Что он сказал - что не убивал и что отвечать должны те, кто убивали. Если бы только все мы могли замолчать. Но нет, появились анекдоты и шутки. Не буду описывать выражение тех глаз, глядящих из-под сербской фуражки, тогда, и из-под кепки сейчас. И тех, кто хотел объявить его умершим, а теперь борется за его здоровье.
Героизм, которого ожидали до недавнего дня, и тот же героизм, который демонстрируется после того дня. Таким образом прошлое связано с будущим. Что, конечно, указывает на прошлое всех и всего вокруг него.
Новость об аресте Ратко Младича мы услышали в автобусе, который с тридцатью шестью художниками, сотрудниками проекта и военными ветеранами ехал в Кониц на открытие биеннале современного искусства в бомбоубежище. «Timemackine» - так искусствовед Бранислав Димитриевич назвал свою экспозицию. Машина времени, Time Machine.
Мы были в Лознице. Затем сообщили, что Борис Тадич, президент Сербии, даст заявление в час дня. Мали Зворник, потом граница, мы узнали, прежде чем въехали в Боснию и Герцеговину.

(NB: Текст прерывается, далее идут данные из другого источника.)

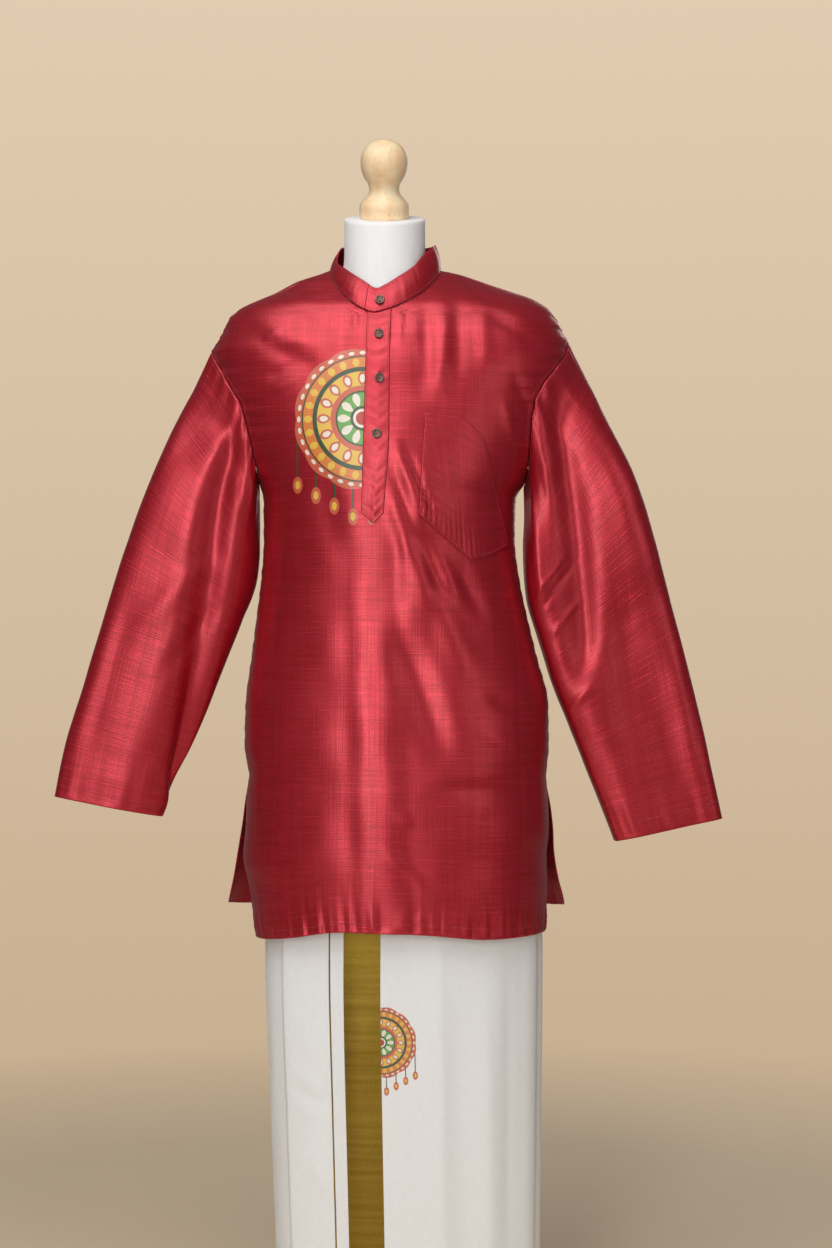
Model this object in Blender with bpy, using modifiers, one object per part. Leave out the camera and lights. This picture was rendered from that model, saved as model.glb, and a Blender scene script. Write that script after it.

Мы поднимались к Романии, Хан-Песак и когда подъехали к Сараево, нельзя было проехать привычной дорогой (на ней проводились работы), так что нас вернули в Пале, потом по объездной через Требевич. Все в автобусе согласились, что такое огненно-красное солнце на закате бывает очень редко. Так же, как и вопрос в раскаленном мозгу, - как все это было возможно и почему. Эта дорога через Боснию - не компенсация за тот путь, который наши предки проделали пешком и с винтовкой, а подтверждение готовности столкнуться с этим, и очень важно по крайней мере не быть сентиментальными, если уж мы не смогли в борьбе быть романтичными.
Арест Ратко Младича - это конец заблуждениям, бездействованиям, и с одной стороны, без сомнения, роли жертвы, а с другой - конец моралистическому превосходству, построеному на том, что не все мы были на его стороне, не настолько злые. Может, и конец «пениям и выстрелам», с одной стороны, и сарказму и иронии - с другой. Падают деревья в Романии, работают пилы, лесопилка на лесопилке, необработанное дерево - источник жизни, выживания. Может ли такое отрицание всего живого породить конституцию.
«Зло банально», - написала Ханна Арендт, наблюдая за Эйхманом (нацистский преступник Адольф Эйхман – прим. ред.) во время суда в Иерусалиме. Эту фразу часто цитировали, но теперь мы, как и то, о чем знали, но не видели своими глазами, наблюдаем всю банальность зла. От которого каждое слово отскакивает и возвращается в качестве банальности.